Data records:
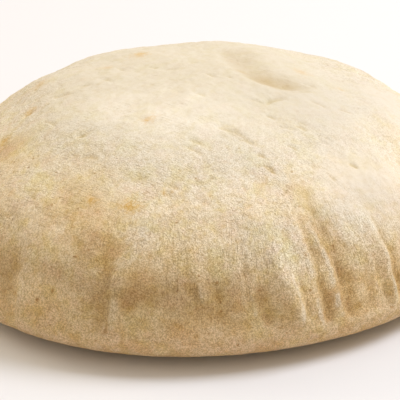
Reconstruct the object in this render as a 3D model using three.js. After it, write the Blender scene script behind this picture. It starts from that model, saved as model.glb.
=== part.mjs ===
// A puffed pita bread: one round, domed loaf with a rolled rim, a band of radial folds
// where the side turns up into the dome, and a dent in the top.
// Units are millimetres, +Z is up, and a bearing of 0 is the front, -Y, with +X at 90 degrees.
import * as THREE from 'three';

// Driving dimensions
const breadWidth = 180.7; // across the rim
const breadHeight = 65.1; // table to the top of the dome
const rimHeight = 12; // where the rim stands out furthest
const restShare = 0.62; // radius of the flat that it rests on, as a share of the rim's
const sideLift = 0.548; // how far the side climbs steeply, as a share of the dome's height
const crownShare = 0.541; // how far the nearly level crown reaches, as a share of the rim's radius
const colour = 0xe2c79b;

// How many steps the round and each stretch of the profile take
const aroundSteps = 214;
const flatSteps = 1;
const underSteps = 4;
const sideSteps = 10;
const crownSteps = 13;
const sideEnd = 0.36; // where the fine steps of the side stop, along the dome's curve

// The outline isn't quite round: waves per turn, their height as a share of the radius, and
// the bearing of a crest
const outlineWaves = [
  { count: 2, share: 0.0092, crest: 63.5 },
  { count: 3, share: 0.0099, crest: -35.3 },
  { count: 4, share: 0.0017, crest: -38.4 },
  { count: 5, share: 0.0011, crest: -24.8 },
];

// The side draws in a little above the rolled rim, between these heights
const waist = { depth: 1.25, foot: [8.5, 16.5], head: [22, 35] };

const folds = {
  rise: 3.2, // height over which a fold deepens above its foot
  steady: 0.2, // share of its length before it starts to fade
  leftSlope: 1.5, // how much gentler a rounded valley is on its left
  rightSlope: 1.3, // how much gentler a sharp one is on its right
  ridgeAt: 1.45, // distance of the ridge from the valley, in widths of the valley
  hollowShare: 0.3, // a broad hollow lies around each fold
  hollowWidth: 2.8,
  narrowest: 2.2, // half width that the mesh can still show
};

// The folds at the front, from left to right: bearing and height where each starts and ends, its depth
// (a ridge's is below 0), its half width and the height of the ridge on its right. A sharp one has no
// hollow around it
const frontFolds = [
  { foot: [-41, 14], head: [-40.4, 44], depth: 0.7, width: 2.6, ridge: 0.5 },
  { foot: [-31, 16], head: [-32.3, 34], depth: 0.3, width: 2.2, ridge: 0, sharp: true },
  { foot: [-20.2, 13], head: [-19.8, 42], depth: 0.75, width: 1.9, ridge: 0.6 },
  { foot: [-19.4, 30], head: [-17.5, 50], depth: 0.5, width: 3.4, ridge: 0 },
  { foot: [-14, 18], head: [-14.5, 34], depth: 0.45, width: 3.6, ridge: 0.1 },
  { foot: [-8.5, 18], head: [-8.5, 34], depth: 0.4, width: 3, ridge: 0.1 },
  { foot: [-1.6, 22], head: [-5, 38], depth: 0.45, width: 1.7, ridge: 0.5 },
  { foot: [2.4, 16], head: [0.4, 42], depth: 0.45, width: 2.8, ridge: 0.2 },
  { foot: [8.9, 20], head: [7, 46], depth: 0.25, width: 2.2, ridge: 0, sharp: true },
  { foot: [11.7, 14], head: [10, 36], depth: 0.6, width: 2.2, ridge: 0, sharp: true },
  { foot: [14.4, 14], head: [12.5, 32], depth: 0.5, width: 3, ridge: 0 },
  { foot: [18.6, 12.5], head: [13.4, 42], depth: -1.6, width: 2.7, ridge: 0 },
  { foot: [20.2, 14], head: [18.3, 40], depth: 0.5, width: 2.2, ridge: 0, sharp: true },
  { foot: [24.4, 12], head: [22.2, 48], depth: 0.95, width: 2.2, ridge: 0, sharp: true },
  { foot: [29.4, 12], head: [26.6, 48], depth: 1.5, width: 2.4, ridge: 0, sharp: true },
  { foot: [27.6, 28], head: [23.4, 54], depth: 0.5, width: 2.2, ridge: 0, sharp: true },
  { foot: [33.4, 12], head: [34.8, 38], depth: 0.5, width: 1.8, ridge: 0.15 },
  { foot: [38.2, 13], head: [35.6, 36], depth: 0.45, width: 2.2, ridge: 0, sharp: true },
  { foot: [40, 12.5], head: [38, 38], depth: -0.9, width: 1.4, ridge: 0 },
  { foot: [41.6, 12], head: [39.6, 44], depth: 0.9, width: 2.2, ridge: 0, sharp: true },
  { foot: [45, 13], head: [44, 38], depth: 0.5, width: 1.8, ridge: 0.2 },
];

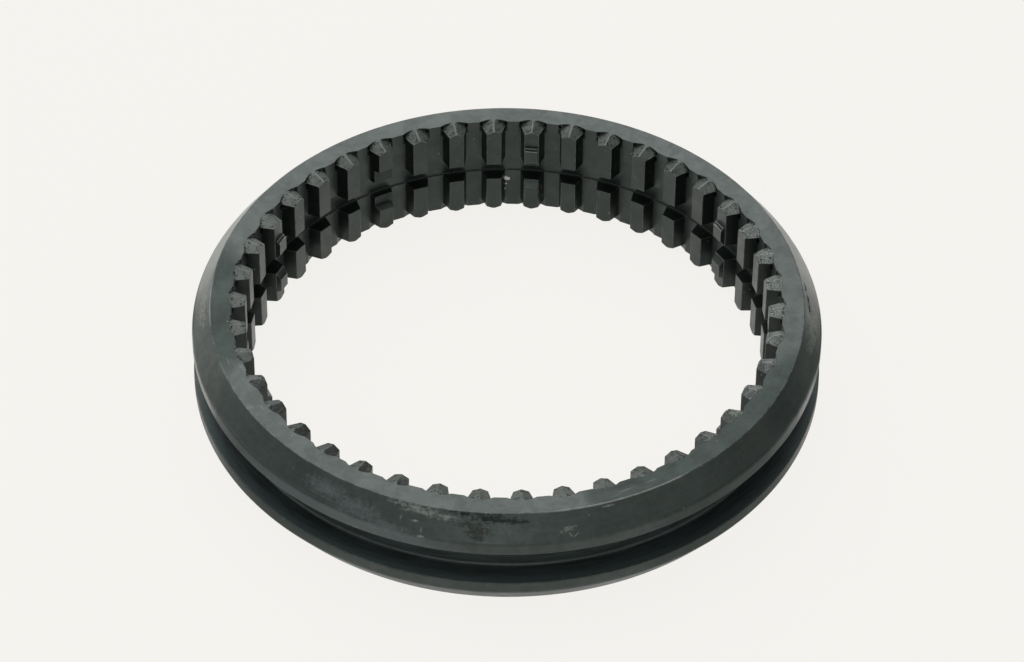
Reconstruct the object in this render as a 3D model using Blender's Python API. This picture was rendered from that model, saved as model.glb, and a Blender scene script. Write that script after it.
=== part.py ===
"""Shift sleeve of a gearbox: a splined steel ring with a fork groove around it.

Units are metres and +Z is up. The ring's axis is Z, the origin is the ring's centre, and the
middle of tooth 0, a stop tooth, lies on +Y. Teeth are numbered counter-clockwise from above.
"""

import math

import bmesh
import bpy
from mathutils import Matrix, Vector

# Ring
ROOT_DIAMETER = 0.1290  # across the bore, from tooth root to tooth root
WALL = 0.0037  # steel between the tooth roots and the floor of the fork groove
WIDTH = 0.0270  # from one flat face to the other

# Fork groove, and the two collars beside it
FORK_WIDTH = 0.0091
FORK_DEPTH = 0.0058
FORK_FILLET = 0.0008  # round in the two corners of the floor
FORK_CHAMFER = 0.0003  # broken edge at the mouth
COLLAR_LAND = 0.00305  # straight rim of each collar, next to the groove
BEVEL_DEPTH = 0.0043  # how much the slope from rim to face takes off the radius

# Internal spline
TEETH = 42
TOOTH_HEIGHT = 0.00315
TOOTH_TIP_WIDTH = 0.00357
FLANK_ANGLE = math.radians(20)  # between a flank and the middle plane of its tooth
RELIEF_WIDTH = 0.0046  # turned groove that parts each tooth into two
RELIEF_DEPTH = 0.00045  # how far the relief goes behind the tooth roots

# Pointed tooth ends, milled like the roof of a house
UPPER_POINT_DROP = 0.00064  # from the upper face down to the point at the tooth tip
LOWER_POINT_DROP = 0.00145  # from the lower face up to it
RIDGE_ANGLE = math.radians(12)  # rise of the ridge towards its face, going outwards
ROOF_ANGLE = math.radians(23)  # fall of the roof on each side of its ridge
SCALLOP_REACH = 0.00095  # how far the milled pocket goes behind the tooth roots
SCALLOP_MARGIN = 0.00038  # how far it goes past the foot of the tooth, on each side

# Stop teeth, which carry raised pads
STOP_TEETH = (0, 8, 14, 22, 28, 36)
STOP_RISE = 0.00116  # height of a pad above the tooth tip
STOP_START = 0.0002  # from the edge of the relief to the foot of the ramp
STOP_RAMP = 0.0015  # ramp, along the axis
STOP_FACE = 0.0037  # flat of the pad, along the axis
STOP_STEP = 0.00045  # small stair at the outer end of the pad
STOP_INSET = 0.00024  # how much narrower its top is than the tooth tip, on each side
STOP_SHOULDER = 0.00005  # the same at its foot

# Detent teeth, which have a recess across the middle
DETENT_TEETH = (4, 18, 32)
DETENT_DEPTH = 0.0016
DETENT_ABOVE = 0.0068  # from the middle plane to the upper edge, at the tooth tip
DETENT_BELOW = 0.00595  # from the middle plane to the lower edge
DETENT_WALL_ANGLE = math.radians(22)  # between the end walls and the level

# Fineness of the round shapes
RING_SEGMENTS = 3 * TEETH
FILLET_STEPS = 2
SCALLOP_STEPS = 3  # on each half of a pocket's round back

# How far a cutting tool goes past what it cuts, and a pad's block into its tooth
PAST = 0.001
SINK = 0.0006

# What follows from the sizes above
ROOT_RADIUS = ROOT_DIAMETER / 2
TIP_RADIUS = ROOT_RADIUS - TOOTH_HEIGHT
STOP_RADIUS = TIP_RADIUS - STOP_RISE
FLOOR_RADIUS = ROOT_RADIUS + WALL
OUTER_RADIUS = FLOOR_RADIUS + FORK_DEPTH
FACE_RADIUS = OUTER_RADIUS - BEVEL_DEPTH
TOP = WIDTH / 2
PITCH = math.tau / TEETH
CLEAR_RADIUS = STOP_RADIUS - PAST  # inside of everything on the bore


def tooth_half_width(radius):
    """Half the width of a tooth where it is this far from the axis."""
    return TOOTH_TIP_WIDTH / 2 + (radius - TIP_RADIUS) * math.tan(FLANK_ANGLE)


TOOL_HALF_WIDTH = tooth_half_width(ROOT_RADIUS) + SCALLOP_MARGIN


def clear_scene():
    for old in list(bpy.data.objects):
        bpy.data.objects.remove(old, do_unlink=True)


def steel():
    """Dark phosphated steel."""
    material = bpy.data.materials.new("phosphated_steel")
    material.use_nodes = True
    shader = material.node_tree.nodes["Principled BSDF"]
    shader.inputs["Base Color"].default_value = (0.072, 0.078, 0.076, 1)
    shader.inputs["Metallic"].default_value = 0.5
    shader.inputs["Roughness"].default_value = 0.5
    return material


def finished_object(name, bm):
    """An object from the bmesh, shaded smooth apart from its true edges."""
    bmesh.ops.recalc_face_normals(bm, faces=bm.faces)
    mesh = bpy.data.meshes.new(name)
    bm.to_mesh(mesh)
    bm.free()
    mesh.shade_smooth()
    mesh.set_sharp_from_angle(angle=math.radians(25))
    made = bpy.data.objects.new(name, mesh)
    bpy.context.scene.collection.objects.link(made)
    return made


def tool_object(name, bm):
    """A helper for a Boolean, left out of the finished part."""
    made = finished_object(name, bm)
    made.hide_render = True
    made.display_type = "WIRE"
    return made


def combine(part, tool, operation):
    modifier = part.modifiers.new(tool.name, "BOOLEAN")
    modifier.object = tool
    modifier.operation = operation
    modifier.solver = "EXACT"


def arc(centre, radius, start, end, steps):
    """Points on a round stretch between two angles, both ends included."""
    angles = [start + (end - start) * step / steps for step in range(steps + 1)]
    return [
        (centre[0] + radius * math.cos(angle), centre[1] + radius * math.sin(angle))
        for angle in angles
    ]


def prism(bm, outline, bottom, top):
    """A straight column on the plan outline, between two heights."""
    face = bm.faces.new([bm.verts.new((point.x, point.y, bottom)) for point in outline])
    grown = bmesh.ops.extrude_face_region(bm, geom=[face])["geom"]
    rise = Vector((0, 0, top - bottom))
    bmesh.ops.translate(bm, vec=rise, verts=[v for v in grown if isinstance(v, bmesh.types.BMVert)])


def bar(bm, section):
    """A bar as wide as the tooth tools, across tooth 0, from its section in radius and height."""
    face = bm.faces.new([bm.verts.new((-TOOL_HALF_WIDTH, radius, z)) for radius, z in section])
    grown = bmesh.ops.extrude_face_region(bm, geom=[face])["geom"]
    across = Vector((2 * TOOL_HALF_WIDTH, 0, 0))
    bmesh.ops.translate(bm, vec=across, verts=[v for v in grown if isinstance(v, bmesh.types.BMVert)])


def mirrored(bm):
    """Adds the same shape upside down, for the other half of the ring."""
    copied = bmesh.ops.duplicate(bm, geom=bm.verts[:] + bm.edges[:] + bm.faces[:])["geom"]
    verts = [v for v in copied if isinstance(v, bmesh.types.BMVert)]
    bmesh.ops.scale(bm, vec=(1, 1, -1), verts=verts)


def at_teeth(bm, teeth):
    """One copy of the shape at tooth 0 for each of these teeth, in place of the first."""
    single = bpy.data.meshes.new("single")
    bm.to_mesh(single)
    bm.clear()
    for tooth in teeth:
        present = set(bm.verts)
        bm.from_mesh(single)
        added = [v for v in bm.verts if v not in present]
        turn = Matrix.Rotation(tooth * PITCH, 3, "Z")
        bmesh.ops.rotate(bm, cent=(0, 0, 0), matrix=turn, verts=added)
    bpy.data.meshes.remove(single)


def turned(section):
    """A closed section in radius and height, turned once round the axis."""
    bm = bmesh.new()
    verts = [bm.verts.new((radius, 0, z)) for radius, z in section]
    edges = [bm.edges.new((verts[i - 1], verts[i])) for i in range(len(verts))]
    bmesh.ops.spin(
        bm,
        geom=verts + edges,
        cent=(0, 0, 0),
        axis=(0, 0, 1),
        dvec=(0, 0, 0),
        angle=math.tau,
        steps=RING_SEGMENTS,
        use_merge=True,
        use_duplicate=False,
    )
    return bm


def collar_section():
    """The upper half of the turned section, from the fork groove out and over to the face."""
    half = FORK_WIDTH / 2
    corner = (FLOOR_RADIUS + FORK_FILLET, half - FORK_FILLET)
    fillet = arc(corner, FORK_FILLET, math.pi, math.pi / 2, FILLET_STEPS)
    mouth = [(OUTER_RADIUS - FORK_CHAMFER, half), (OUTER_RADIUS, half + FORK_CHAMFER)]
    slope = [(OUTER_RADIUS, half + COLLAR_LAND), (FACE_RADIUS, TOP)]
    return fillet + mouth + slope


def turned_ring():
    """The ring as it comes from the lathe, with a rough bore."""
    upper = collar_section() + [(CLEAR_RADIUS, TOP)]
    lower = [(radius, -z) for radius, z in reversed(upper)]
    return finished_object("shift_sleeve", turned(upper + lower))


def bore_tool():
    """Opens the bore to the tooth tips, with one flat facet behind each tooth and each space."""
    facets = 2 * TEETH
    across_corners = TIP_RADIUS / math.cos(math.pi / facets)
    upright = Matrix.Rotation(math.pi / 2 + math.pi / facets, 4, "Z")
    bm = bmesh.new()
    bmesh.ops.create_cone(
        bm,
        cap_ends=True,
        segments=facets,
        radius1=across_corners,
        radius2=across_corners,
        depth=WIDTH + 2 * PAST,
        matrix=upright,
    )
    return tool_object("bore", bm)


def pad_half_width(radius):
    """Half the width of a pad, whose sides lean in like those of its tooth."""
    taper = (STOP_INSET - STOP_SHOULDER) / STOP_RISE
    return TOOTH_TIP_WIDTH / 2 - STOP_SHOULDER - taper * (TIP_RADIUS - radius)


def stop_pads():
    """The raised pads, with their roots sunk in the teeth."""
    foot = RELIEF_WIDTH / 2 + STOP_START
    sunk_foot = foot - SINK * STOP_RAMP / STOP_RISE
    face_end = foot + STOP_RAMP + STOP_FACE
    stair_radius = STOP_RADIUS + STOP_RISE / 2
    section = [
        (TIP_RADIUS + SINK, sunk_foot),
        (STOP_RADIUS, foot + STOP_RAMP),
        (STOP_RADIUS, face_end),
        (stair_radius, face_end),
        (stair_radius, face_end + STOP_STEP),
        (TIP_RADIUS + SINK, face_end + STOP_STEP),
    ]
    bm = bmesh.new()
    bar(bm, section)
    for vert in bm.verts:
        vert.co.x = math.copysign(pad_half_width(vert.co.y), vert.co.x)
    mirrored(bm)
    at_teeth(bm, STOP_TEETH)
    return tool_object("stop_pads", bm)


def broach():
    """One tool with a rib for each tooth space."""
    tip, foot = (
        Vector((tooth_half_width(radius), radius, 0))
        for radius in (CLEAR_RADIUS + PAST / 2, ROOT_RADIUS)
    )
    flank = [foot, tip]
    other_flank = [Vector((-point.x, point.y, 0)) for point in reversed(flank)]
    outline = []
    for tooth in range(TEETH):
        turn = Matrix.Rotation(tooth * PITCH, 3, "Z")
        outline += [turn @ point for point in flank + other_flank]
    bm = bmesh.new()
    prism(bm, outline, -TOP - PAST, TOP + PAST)
    return tool_object("broach", bm)


def relief_tool():
    """Turns the relief groove at mid-width, a little deeper than the tooth roots."""
    floor = ROOT_RADIUS + RELIEF_DEPTH
    half = RELIEF_WIDTH / 2
    section = [(CLEAR_RADIUS, -half), (floor, -half), (floor, half), (CLEAR_RADIUS, half)]
    return tool_object("relief", turned(section))


def roof_height(across, radius, point_drop):
    """Height of the milled roof over a point of the plan."""
    ridge = TOP - point_drop + (radius - TIP_RADIUS) * math.tan(RIDGE_ANGLE)
    return ridge - abs(across) * math.tan(ROOF_ANGLE)


def roof_cutter(bm, point_drop, side_up):
    """One cutter for the end of tooth 0: a pocket with a round back and a roof for its floor."""
    half = TOOL_HALF_WIDTH
    back = ROOT_RADIUS + SCALLOP_REACH
    scallop_radius = (half**2 + SCALLOP_REACH**2) / (2 * SCALLOP_REACH)
    centre = (0, back - scallop_radius)
    spread = math.asin(half / scallop_radius)
    curve = arc(centre, scallop_radius, math.pi / 2 - spread, math.pi / 2, SCALLOP_STEPS)[:-1]
    front = bm.verts.new((0, CLEAR_RADIUS, 0))
    middle = bm.verts.new((0, back, 0))
    floor = []
    for side in (1, -1):
        rim = [bm.verts.new((side * x, y, 0)) for x, y in [(half, CLEAR_RADIUS), *curve]]
        floor.append(bm.faces.new([front, *rim, middle]))
    grown = bmesh.ops.extrude_face_region(bm, geom=floor)["geom"]
    lid = {v for v in grown if isinstance(v, bmesh.types.BMVert)}
    for vert in lid | {v for face in floor for v in face.verts}:
        height = TOP + PAST if vert in lid else roof_height(vert.co.x, vert.co.y, point_drop)
        vert.co.z = side_up * height


def roof_tool():
    """Mills both ends of every tooth to a roof."""
    bm = bmesh.new()
    roof_cutter(bm, UPPER_POINT_DROP, 1)
    roof_cutter(bm, LOWER_POINT_DROP, -1)
    at_teeth(bm, range(TEETH))
    return tool_object("roofs", bm)


def detent_tool():
    """Cuts the recess with slanted ends across each detent tooth."""
    lean = math.tan(DETENT_WALL_ANGLE)
    floor = TIP_RADIUS + DETENT_DEPTH
    depth = floor - CLEAR_RADIUS
    spread = (TIP_RADIUS - CLEAR_RADIUS) * lean
    section = [
        (CLEAR_RADIUS, -DETENT_BELOW - spread),
        (floor, -DETENT_BELOW - spread + depth * lean),
        (floor, DETENT_ABOVE + spread - depth * lean),
        (CLEAR_RADIUS, DETENT_ABOVE + spread),
    ]
    bm = bmesh.new()
    bar(bm, section)
    at_teeth(bm, DETENT_TEETH)
    return tool_object("detents", bm)


clear_scene()
sleeve = turned_ring()
combine(sleeve, bore_tool(), "DIFFERENCE")
combine(sleeve, broach(), "DIFFERENCE")
combine(sleeve, stop_pads(), "UNION")
combine(sleeve, relief_tool(), "DIFFERENCE")
combine(sleeve, roof_tool(), "DIFFERENCE")
combine(sleeve, detent_tool(), "DIFFERENCE")
sleeve.data.materials.append(steel())
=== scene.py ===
# %% [markdown]
# # A shift sleeve, dressed for its picture
# This lesson takes the solid model of a gearbox sleeve and gives it the surface of the real one. The
# sleeve is a single ring of steel. Lathe work made its outside, a broach made its teeth, and a milling
# cutter made the roof shape at the end of each tooth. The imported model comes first, because every
# size here has to agree with it.

import math

import bmesh
import bpy
from mathutils import Matrix, Vector


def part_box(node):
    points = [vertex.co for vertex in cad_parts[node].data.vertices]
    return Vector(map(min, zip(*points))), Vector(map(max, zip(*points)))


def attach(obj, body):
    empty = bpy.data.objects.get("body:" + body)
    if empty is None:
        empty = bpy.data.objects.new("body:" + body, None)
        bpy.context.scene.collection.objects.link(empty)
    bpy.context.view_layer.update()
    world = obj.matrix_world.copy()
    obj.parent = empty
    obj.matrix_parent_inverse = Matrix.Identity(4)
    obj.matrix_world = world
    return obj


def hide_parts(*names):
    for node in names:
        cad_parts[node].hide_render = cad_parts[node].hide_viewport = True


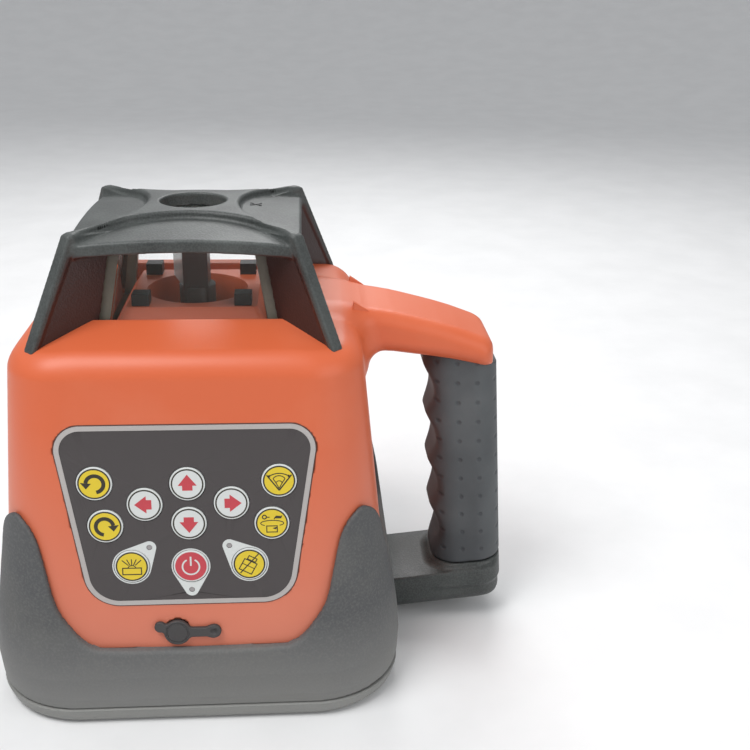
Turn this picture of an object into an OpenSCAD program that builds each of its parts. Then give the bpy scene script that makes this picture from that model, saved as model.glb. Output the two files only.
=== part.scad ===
// Self-levelling rotating laser level: tapered housing, glass lantern with a spinning
// prism head, membrane keypad, side handle, battery base and two-axis levelling gimbal.
// Millimetres. Origin: tripod axis at the underside of the base. -Y is the keypad side,
// +X is the handle side, +Z is up.

/* [Body] */
// Half width of the tapered side walls, measured at ground level
body_half = 79.1; // [77:0.1:80]
// Inward taper of every side wall, degrees
taper = 6; // [5.5:0.1:6.5]
// Wall thickness of the moulded housing
wall = 3; // [2.4:0.1:3.4]
// Height where the side walls turn over into the top
shoulder_z = 138; // [136:0.5:139]
// Height of the raised edge around the lantern opening
deck_z = 150; // [149.5:0.1:151]
// Half width of the square lantern opening
opening_half = 36.5; // [36.5:0.1:37]

/* [Base] */
// Thickness of the visible band of the base
base_t = 7.5; // [7:0.1:8]
// Thread core radius of a 5/8 inch tripod screw
tripod_r = 6.75; // [6.7:0.01:6.9]
// Depth of the tripod thread
tripod_depth = 16; // [12:1:18]

/* [Lantern] */
// Half width of the square roof
roof_half = 42; // [41:0.5:43]
// Height of the roof at its centre
roof_top = 187; // [186:0.5:189]
// Lean of the glass panes, degrees
pane_lean = 10; // [9:0.5:11]
// Thickness of the glass panes
pane_t = 4.5; // [3:0.5:5]
// Radius of the plumb beam hole in the roof
plumb_hole_r = 12.7; // [11:0.1:13.5]
// Thickness of the diagonal fins
fin_t = 4; // [3:0.5:5]

/* [Keypad] */
// Radius of the push keys
key_r = 6.4; // [6:0.1:6.6]
// How far a key stands out of the panel face
key_rise = 0.5; // [0.2:0.1:1]
// Sideways gap between a key and its hole
key_gap = 0.25; // [0.2:0.05:0.4]

/* [Gimbal] */
// Height of both tilt axes
pivot_z = 105; // [104:0.5:106]
// Radius of the gimbal trunnions
trunnion_r = 1.6; // [1.4:0.1:1.8]
// Running clearance of trunnions, nuts and bearings
run_gap = 0.06; // [0.03:0.01:0.09]
// Reach of the ring's levelling arm
ring_reach = 38; // [37:0.5:39]
// Reach of the carrier's levelling arm
carrier_reach = 44; // [43:0.5:45]
// Radius of the spinning head's hollow shaft
shaft_r = 7.2; // [7:0.1:7.4]

/* [Handle] */
// Half width of the orange arm and of the foot arm
arm_half = 19.5; // [18:0.5:20]
// Lean of the grip towards the body, degrees
grip_lean = 4.3; // [4:0.1:4.6]
// Half depth of the rubber grip
grip_half = 16.5; // [15:0.5:17]

/* [Hidden] */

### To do
Within the material above, transcribe exactly the lines that run from the line holding "script after it." through the line holding "RELIEF_DEPTH = 0.00045".

### Completed exercise
Reconstruct the object in this render as a 3D model using Blender's Python API. This picture was rendered from that model, saved as model.glb, and a Blender scene script. Write that script after it.
=== part.py ===
"""Shift sleeve of a gearbox: a splined steel ring with a fork groove around it.

Units are metres and +Z is up. The ring's axis is Z, the origin is the ring's centre, and the
middle of tooth 0, a stop tooth, lies on +Y. Teeth are numbered counter-clockwise from above.
"""

import math

import bmesh
import bpy
from mathutils import Matrix, Vector

# Ring
ROOT_DIAMETER = 0.1290  # across the bore, from tooth root to tooth root
WALL = 0.0037  # steel between the tooth roots and the floor of the fork groove
WIDTH = 0.0270  # from one flat face to the other

# Fork groove, and the two collars beside it
FORK_WIDTH = 0.0091
FORK_DEPTH = 0.0058
FORK_FILLET = 0.0008  # round in the two corners of the floor
FORK_CHAMFER = 0.0003  # broken edge at the mouth
COLLAR_LAND = 0.00305  # straight rim of each collar, next to the groove
BEVEL_DEPTH = 0.0043  # how much the slope from rim to face takes off the radius

# Internal spline
TEETH = 42
TOOTH_HEIGHT = 0.00315
TOOTH_TIP_WIDTH = 0.00357
FLANK_ANGLE = math.radians(20)  # between a flank and the middle plane of its tooth
RELIEF_WIDTH = 0.0046  # turned groove that parts each tooth into two
RELIEF_DEPTH = 0.00045  # how far the relief goes behind the tooth roots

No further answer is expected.